Une fois passées les premières semaines tumultueuses que nous avons racontées, Richelieu entra dans la disgrâce avec la décision prise de ne laisser fléchir, pour aucune raison, la ligne de conduite qu’il s’était tracée. Il attendrait l’heure où on lui rendrait justice et où les deux partis rivaux seraient d’accord pour recourir à lui. Il écrit, vers le milieu de 1617, à M. d’Haligre : « Je suis réduit en un petit ermitage parmi des livres qui ne peuvent vous rendre aucun service ; » en août 1617, au nonce : « Je vis dans mon diocèse parmi le contentement de mes livres et les actions de ma charge. » Bientôt après : « Je suis résolu de couler doucement le temps parmi mes livres et mes voisins. » Sur la fin de 1617 : « J’estimois qu’étant du tout attaché à ma charge et à mes livres, je serais exempt de calomnies. » Et enfin, au début de 1618 : « En cet éloignement, j’ai vécu en ma maison parmi mes livres. » Je ne pense pas qu’il soit possible de pousser plus loin, pour un homme aussi actif, le parti pris du détachement et de l’étude.

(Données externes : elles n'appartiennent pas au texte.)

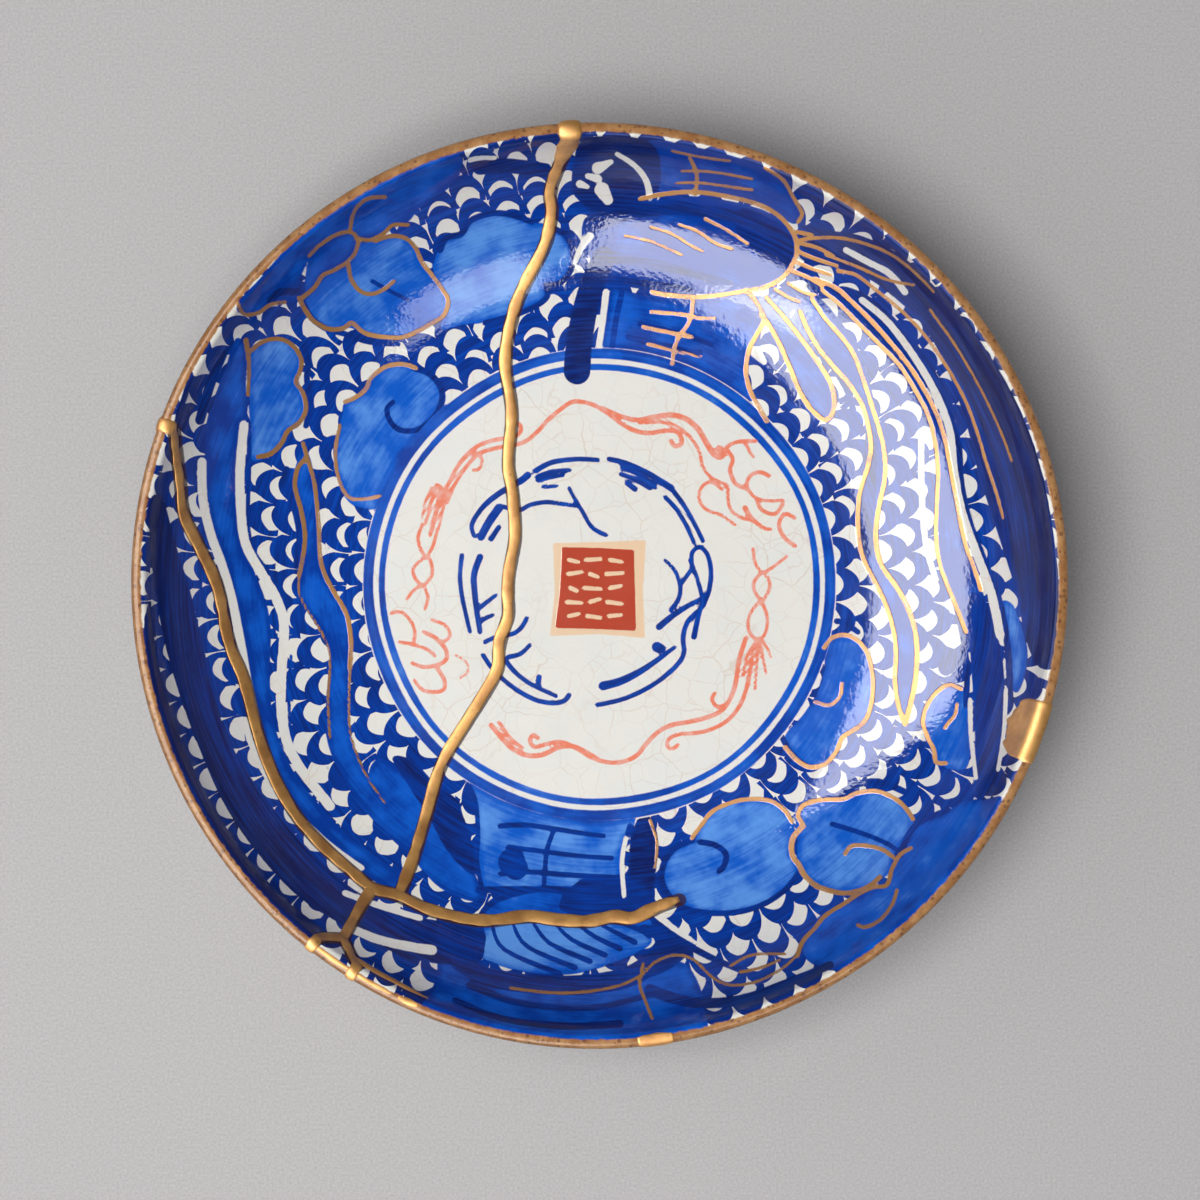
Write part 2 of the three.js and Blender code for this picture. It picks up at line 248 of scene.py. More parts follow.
# Closed washes of blue on the wall: the tone, 0 light, 1 mid and 1.75 dark, and the outline
WASHES = {
    "upper left rim": (1.35, [(238, 312), (240, 300), (262, 276), (290, 243), (322, 212), (360, 184),
     (400, 165), (440, 153), (462, 156), (458, 178), (440, 195), (420, 208), (408, 222), (388, 230),
     (368, 240), (350, 236), (330, 242), (312, 256), (300, 280), (298, 302), (275, 304), (258, 315)]),
    "upper left cloud": (0.75, [(350, 262), (354, 244), (375, 240), (392, 235), (408, 238), (418, 250),
     (424, 266), (438, 283), (448, 300), (445, 317), (430, 326), (410, 338), (385, 340), (362, 334),
     (350, 328), (332, 331), (315, 323), (304, 310), (299, 297), (314, 288), (322, 275), (336, 268)]),
    "upper left lobe": (1.25, [(304, 300), (308, 262), (322, 245), (338, 235), (352, 233), (357, 242),
     (352, 256), (340, 267), (325, 275), (316, 287)]),
    "upper middle cloud": (0.45, [(438, 248), (445, 237), (460, 234), (468, 221), (486, 213), (508, 213),
     (530, 221), (550, 225), (566, 236), (573, 252), (571, 270), (560, 283), (546, 286), (547, 296),
     (534, 306), (512, 316), (488, 322), (462, 326), (440, 330), (444, 305), (436, 285), (432, 266)]),
    "small left cloud": (0.6, [(249, 352), (262, 341), (280, 338), (294, 346), (302, 360), (298, 378),
     (304, 395), (306, 410), (299, 426), (287, 433), (281, 447), (266, 458), (254, 462), (247, 452),
     (250, 430), (248, 390)]),
    "inner left cloud": (0.6, [(345, 402), (360, 394), (368, 380), (383, 367), (402, 363), (422, 368),
     (438, 380), (446, 396), (442, 412), (452, 402), (432, 428), (410, 452), (392, 480), (378, 507),
     (358, 508), (344, 496), (337, 476), (333, 450), (338, 428), (342, 412)]),
    "right panel": (1.3, [(608, 292), (640, 294), (680, 299), (725, 298), (752, 300), (762, 318), (752, 345),
     (748, 372), (754, 398), (742, 406), (715, 384), (680, 367), (640, 356), (604, 353)]),
    "sack": (1.7, [(583, 222), (600, 212), (640, 203), (690, 196), (735, 202), (770, 213), (790, 230),
     (797, 250), (788, 270), (765, 287), (725, 294), (680, 293), (640, 287), (605, 272), (585, 250)]),
    "cloth above the sack": (1.6, [(645, 142), (690, 146), (740, 158), (775, 172), (792, 192), (802, 214),
     (792, 224), (765, 205), (725, 195), (690, 192), (655, 195)]),
    "long ribbon": (1.5, [(752, 298), (765, 296), (775, 292), (810, 292), (838, 318), (862, 358), (876, 408),
     (886, 452), (880, 500), (877, 548), (896, 585), (915, 630), (915, 680), (905, 722), (897, 690),
     (896, 645), (882, 598), (860, 552), (859, 505), (869, 455), (866, 415), (845, 378), (815, 340),
     (800, 312), (790, 318), (815, 356), (832, 390), (833, 412), (824, 420), (802, 396), (782, 352),
     (765, 320)]),
    "outer ribbon": (1.6, [(822, 282), (855, 303), (895, 346), (925, 388), (945, 438), (955, 490),
     (964, 540), (985, 598), (998, 640), (1003, 690), (1002, 745), (992, 790), (974, 792), (975, 740),
     (972, 680), (968, 640), (955, 602), (940, 560), (938, 500), (935, 445), (920, 400), (892, 360),
     (850, 315)]),
    "leaf by the right lip": (0.7, [(1001, 602), (1014, 606), (1026, 640), (1027, 668), (1018, 692),
     (1010, 684), (1008, 650), (1003, 625)]),
    "right cloud": (0.7, [(785, 736), (802, 716), (816, 694), (824, 668), (826, 646), (842, 635), (858, 640),
     (870, 658), (875, 685), (872, 710), (862, 727), (844, 738), (838, 753), (824, 767), (806, 768),
     (792, 755)]),
    "far right cloud": (0.8, [(925, 738), (922, 716), (929, 697), (943, 686), (958, 684), (970, 696),
     (972, 725), (968, 766), (950, 770), (938, 763), (931, 751)]),
    "lower right cloud": (0.5, [(658, 878), (664, 860), (676, 847), (694, 839), (700, 824), (714, 809),
     (732, 801), (755, 798), (776, 801), (790, 814), (795, 832), (791, 850), (799, 872), (786, 892),
     (762, 906), (735, 913), (705, 912), (682, 905), (666, 893)]),
    "round cloud": (0.6, [(796, 832), (797, 814), (810, 804), (832, 799), (850, 795), (870, 789), (892, 795),
     (905, 805), (914, 820), (907, 838), (896, 853), (890, 872), (868, 889), (845, 893), (822, 888),
     (805, 877), (797, 860)]),
    "lower right rim": (1.1, [(917, 824), (945, 812), (962, 801), (985, 799), (1002, 798), (988, 828),
     (965, 862), (938, 895), (902, 928), (872, 950), (842, 970), (816, 966), (802, 952), (808, 930),
     (824, 912), (845, 901), (868, 889), (887, 884), (891, 862), (902, 846)]),
    "lower panel": (0.55, [(468, 784), (482, 791), (505, 800), (545, 811), (600, 818), (634, 815),
     (628, 845), (623, 872), (628, 902), (590, 908), (540, 893), (500, 893), (481, 889), (478, 850),
     (476, 818)]),
    "cap over the shell": (1.1, [(476, 934), (480, 912), (500, 894), (545, 886), (600, 890), (645, 906),
     (660, 922), (640, 930), (580, 922), (520, 920)]),
    "bottom shell": (0.35, [(478, 955), (482, 934), (496, 923), (530, 917), (580, 919), (625, 925),
     (652, 938), (640, 952), (612, 964), (575, 974), (535, 974), (500, 966)]),
    "bottom rim": (1.4, [(440, 950), (470, 962), (500, 975), (560, 984), (620, 980), (668, 962), (690, 968),
     (705, 1005), (700, 1042), (620, 1052), (540, 1052), (470, 1036), (420, 1012), (436, 985)]),
    "lower left leaf": (1.2, [(378, 758), (400, 768), (425, 800), (455, 842), (478, 880), (478, 902),
     (440, 888), (408, 852), (385, 815), (368, 780)]),
    "left ribbon": (1.3, [(236, 338), (248, 350), (246, 380), (247, 415), (243, 450), (236, 480), (238, 512),
     (244, 545), (256, 575), (266, 602), (271, 630), (270, 680), (273, 715), (281, 745), (296, 775),
     (320, 805), (350, 836), (382, 860), (404, 876), (398, 893), (372, 880), (342, 858), (308, 822),
     (282, 785), (266, 748), (257, 712), (250, 675), (243, 638), (234, 600), (224, 568), (214, 535),
     (208, 500), (205, 460), (206, 425), (214, 398), (226, 366)]),
    "inner left ribbon": (1.3, [(304, 450), (311, 460), (316, 490), (318, 520), (319, 552), (324, 574),
     (333, 592), (344, 606), (351, 624), (352, 650), (350, 690), (350, 730), (360, 762), (380, 792),
     (408, 824), (445, 858), (470, 885), (440, 882), (410, 856), (380, 828), (355, 798), (336, 766),
     (326, 735), (326, 700), (330, 662), (325, 638), (314, 622), (303, 604), (298, 588), (298, 565),
     (303, 540), (300, 512), (294, 490), (295, 468)]),
}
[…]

Non seulement il le dit, mais, en homme sérieux qu’il est, il fait ce qu’il dit. Sa correspondance, du moins pendant les deux premières années de son exil, chôme et s’éteint. On dirait qu’il retient son souffle. On l’entend à peine. Il ne s’adresse plus qu’à des femmes, à des prêtres, entretenant tout juste ses relations du monde et ne s’appliquant guère plus qu’à la surveillance de ses affaires particulières. Il se fait petit, et il a raison ; car l’orage gronde toujours sur sa tête.